Not really, according to a federal audit of the $1.14 billion that Congress approved to help Haiti recover from the powerful earthquake that killed more than 200,000 and left over 1 million homeless. The probe was requested by a Florida congresswoman who chairs the House Middle East and North Africa Subcommittee because hundreds of millions have been spent in Haiti with virtually no accountability.
The investigation focused on $651 million that American taxpayers have given Haiti via the United States Agency for International Development (USAID) since 2010. The probe “reveals a troubling lack of progress and accountability,” according to the lawmaker who ordered it, Ileana Ros-Lehtinen. “More than three years after the devastating earthquake of January 12, 2010, we find that much of the assistance that the U.S. has provided Haiti for reconstruction efforts has suffered from ineffective stewardship on the part of USAID,” the veteran congresswoman says in a statement posted on her website.
The Clinton-backed power and port venture is the biggest and most expensive failure mentioned in the report. An astounding $170.3 million later, it is years behind schedule, lacks a qualified engineer and has unrealistic timeframes. As a result, planning has been hindered, the report says, and “funding will be insufficient to cover a majority of projected costs.” It will take an additional $117 to $189 million to complete it and it’s unclear whether the Haitian government will be able to find a private sector company willing to finance the remainder of the project.
That means Uncle Sam must come to the rescue or the $170.3 million already wasted on the project will be lost. Either way, U.S. taxpayers get screwed. Besides the scandalous, Clinton-backed power and port experiment, congressional investigators found mismanagement of a crucial housing plan that was supposed to accommodate up to 90,000 Haitians. USAID claims it will only be able to handle 3,200 to 15,900 people at nearly double the original cost of $59 million. That means the cost per house is nearly triple the original estimate, according to the report.
Back to the Clinton prominence in all things Haiti; the United Nations named the former commander-in-chief as a special envoy to the island and his Clinton Foundation has raised $34 million for Haiti since the catastrophic earthquake hit. Additionally, the former president has distributed $54.4 million from the Clinton Bush Haiti Fund, which was launched shortly after the earthquake. The fund closed in December after distributing the last of the money and claims that it has “helped Haitians create a better future through smart, sustainable economic development” though it acknowledges that “much work remains to be done in Haiti.”
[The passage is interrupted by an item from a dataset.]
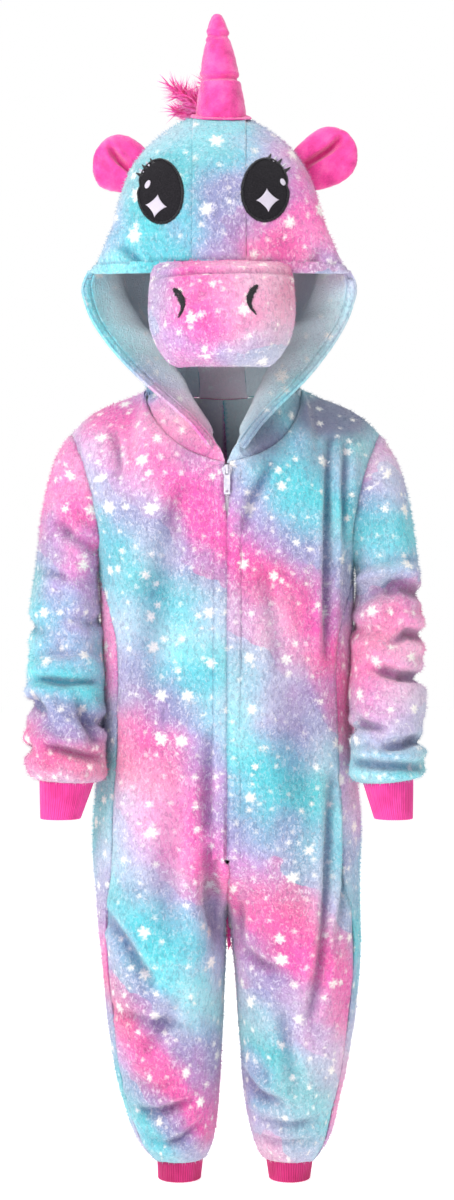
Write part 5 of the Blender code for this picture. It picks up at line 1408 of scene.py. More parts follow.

Combined with the U.S. government money and other charities that have raised huge sums for Haiti earthquake recovery, the island has received billions to rebuild. Yet three years later, news report after news report reveals that a large number of Haitians still live in deplorable, shanty town tent cities and an ongoing epidemic of cholera has claimed thousands of lives. Makes you wonder if someone is pocketing the money.